From: Julian Reschke <julian.reschke@gmx.de>
Date: Sun, 03 Oct 2010 20:53:27 +0200
Message-ID: <4CA8D127.5040808@gmx.de>
To: Adam Barth <w3c@adambarth.com>
CC: Mark Nottingham <mnot@mnot.net>, HTTP Working Group <ietf-http-wg@w3.org>
On 03.10.2010 20:15, Adam Barth wrote:
> On Sun, Oct 3, 2010 at 7:01 AM, Julian Reschke<julian.reschke@gmx.de>  wrote:
>> On 03.10.2010 02:23, Adam Barth wrote:
>>> 2) It looks like the user agent is supposed to URL-decode the filename:
>>>
>>> Content-Disposition: inline; filename="abc%20de.pdf"
>>> =>    abc de.pdf
>>
>> Well, it's not supposed to from a standards point of view, nor from an
>> interop point of view.
>
> Well, we're writing the standards, so we can make them say whatever we want.
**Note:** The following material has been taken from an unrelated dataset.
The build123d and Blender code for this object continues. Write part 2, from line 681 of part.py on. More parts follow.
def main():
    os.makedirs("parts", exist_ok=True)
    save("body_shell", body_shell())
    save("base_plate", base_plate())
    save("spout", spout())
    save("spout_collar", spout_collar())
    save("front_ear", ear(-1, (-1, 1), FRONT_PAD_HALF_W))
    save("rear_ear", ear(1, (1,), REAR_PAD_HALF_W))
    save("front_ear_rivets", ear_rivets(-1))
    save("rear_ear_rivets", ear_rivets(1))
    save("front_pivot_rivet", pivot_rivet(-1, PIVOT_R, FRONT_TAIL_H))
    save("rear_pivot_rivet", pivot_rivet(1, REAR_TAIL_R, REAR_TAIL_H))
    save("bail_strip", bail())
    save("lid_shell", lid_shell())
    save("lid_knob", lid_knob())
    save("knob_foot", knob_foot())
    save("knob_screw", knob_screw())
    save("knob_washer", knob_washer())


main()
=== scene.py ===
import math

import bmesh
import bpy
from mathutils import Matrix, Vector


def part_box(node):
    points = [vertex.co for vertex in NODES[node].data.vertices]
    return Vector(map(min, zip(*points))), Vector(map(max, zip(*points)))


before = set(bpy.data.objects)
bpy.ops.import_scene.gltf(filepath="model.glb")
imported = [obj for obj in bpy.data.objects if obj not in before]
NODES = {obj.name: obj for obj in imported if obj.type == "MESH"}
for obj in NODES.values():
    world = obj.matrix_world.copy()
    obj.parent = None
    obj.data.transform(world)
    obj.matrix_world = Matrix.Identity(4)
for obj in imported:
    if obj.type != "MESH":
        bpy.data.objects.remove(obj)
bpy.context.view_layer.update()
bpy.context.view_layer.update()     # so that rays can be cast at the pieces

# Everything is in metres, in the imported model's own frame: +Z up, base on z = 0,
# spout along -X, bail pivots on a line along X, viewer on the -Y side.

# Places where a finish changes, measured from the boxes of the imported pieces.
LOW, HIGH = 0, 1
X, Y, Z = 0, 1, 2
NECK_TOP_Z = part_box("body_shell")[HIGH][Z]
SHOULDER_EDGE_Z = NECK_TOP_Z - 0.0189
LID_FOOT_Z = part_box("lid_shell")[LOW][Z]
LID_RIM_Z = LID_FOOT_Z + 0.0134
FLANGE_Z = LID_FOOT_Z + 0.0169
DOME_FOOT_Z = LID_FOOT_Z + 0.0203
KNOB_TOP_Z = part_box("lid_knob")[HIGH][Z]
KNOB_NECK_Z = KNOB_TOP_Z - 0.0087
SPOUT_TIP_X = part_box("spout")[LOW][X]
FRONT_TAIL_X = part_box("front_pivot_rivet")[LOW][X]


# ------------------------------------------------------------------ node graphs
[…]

But we won't make it say that (as it breaks existing implementations) 
unless we have to.

Do we have to, despite we see that 4 out of 6 UAs tested do *not* do this?
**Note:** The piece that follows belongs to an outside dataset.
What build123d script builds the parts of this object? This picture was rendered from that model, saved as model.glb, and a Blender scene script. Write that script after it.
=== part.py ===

>>> Appendix C.4 seems to indicate that that this is implemented by IE and
>>> Chrome.  From the comments in the file referenced above, it seems this
>>> is important for the Asian market.  Both according to Appendix C.2 and
>>> the comments in the file referenced above, it looks like the encoding
>>> for the unescaped is supposed to be based on the current code page,
>>> which admitted sucks.
>>
>> It sucks totally, because it's impossible to be used in practice for an
>> international audience.
>
> Yes.  I agree that servers shouldn't generate %-encoded
> Content-Disposition headers.  However, that doesn't mean it isn't in
> the user agent's best interested to consume them if the user agent
> receives one.

Again, 4 out of 6 browser implementations do not do this. So I simply do 
not buy the "but we have to" argument.

> ...
>> If you really care about pleasing Asian customers, please convince more UA
>> implementers to support the standardized encoding, which does not depend on
>> the client's locale, and also does not conflict with other legitimate uses
>> of the filename parameter.
>
> I have nothing against supporting filename*.  What I object to is
> having the spec ban a behavior that user agent implementors are going
> to keep.
> ...

Changing the spec to allow percent to be an escape character would break 
other existing implementations.

We can *warn* producers from relying on it, but the alternative (using 
the RFC 5987 encoding) will only work when IE/Chrome/Safari adopt it.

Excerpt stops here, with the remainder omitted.